Edison’s recipe was simple: Make the newspapers publish stories about experiments showing that AC easily killed dogs and other animals, so that people would associate AC with danger—unlike the safer DC. A simple strategy, but also a grotesque one. To make it work, he needed to conceal his association with the experiments, having an electrical engineer act as the front man, and also make them seem legitimate by conducting them in famous institutions’ facilities. As a final step, his company made direct contacts with politicians who could influence the marketplace.

The campaign worked because it was well orchestrated and because Westinghouse initially thought there was no need to strike back.

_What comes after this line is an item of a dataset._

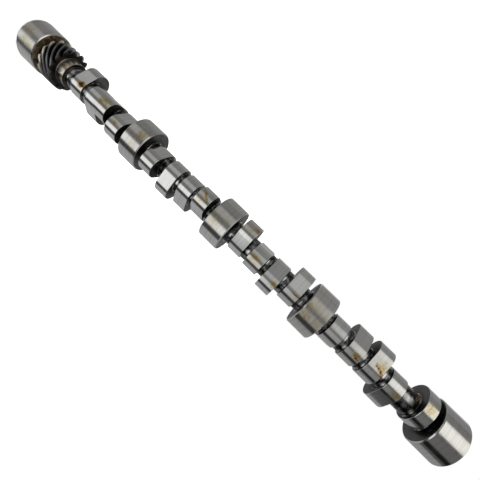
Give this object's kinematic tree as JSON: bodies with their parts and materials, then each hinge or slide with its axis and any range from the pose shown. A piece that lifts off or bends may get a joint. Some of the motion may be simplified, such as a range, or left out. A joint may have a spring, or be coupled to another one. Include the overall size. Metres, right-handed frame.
{
  "type": "camshaft",
  "caption": "One-piece engine camshaft with equal round journals, valve lobes in bays between them, a helical drive gear near the rear end and a round eccentric near the front end.",
  "frame": {"origin": "centre of the rear journal's end face, on which the shaft stands", "axes": "+Z along the shaft's axis from the gear end to the sprocket end, +X away from the eccentric's throw, -Y towards the picture's camera"},
  "size_m": [0.0494, 0.0494, 0.5986],
  "materials": {
    "shaft_steel": "ground bright on journals, lobes and eccentric, dark and oily with brown stains between them"
  },
  "bodies": {
    "root": {"camshaft": "shaft_steel"}
  },
  "joints": []
}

This left Westinghouse exposed, and when his company did respond, it chose an ineffective approach—directly countering the Edison attacks through attempts to discredit the message and expose Edison’s methods as sensationalist and immoral. This was ineffective because Edison had chosen a vulnerable point to attack: although killing dogs is immoral, it correctly illustrated that AC is more dangerous than DC at comparable voltages.

I suppose we could have all ended up with expensive DC as a result of this rivalry. But in the end, Westinghouse won by returning to the foundation of the AC advantage: it is a superior system for distributing electrical power over long distances. He won the bid to illuminate the city of Chicago as part of the World’s Columbian Exposition. He sank considerable resources into the contract, making it a financial loss but a spectacular success as a PR event for AC and for Westinghouse technology. Soon after, AC dominated and even Edison started marketing AC systems.

The War of the Currents has many lessons for current organizations, and I want to highlight one disturbing and one promising lesson. The disturbing lesson is the effectiveness of attacking: when the attacker picks the target well and is willing to go far, the rival is very likely to get hurt. The promising lesson is the effectiveness of sticking to basics: when the rival emphasizes its own strength rather than countering the attack directly, its chances of recovering are best.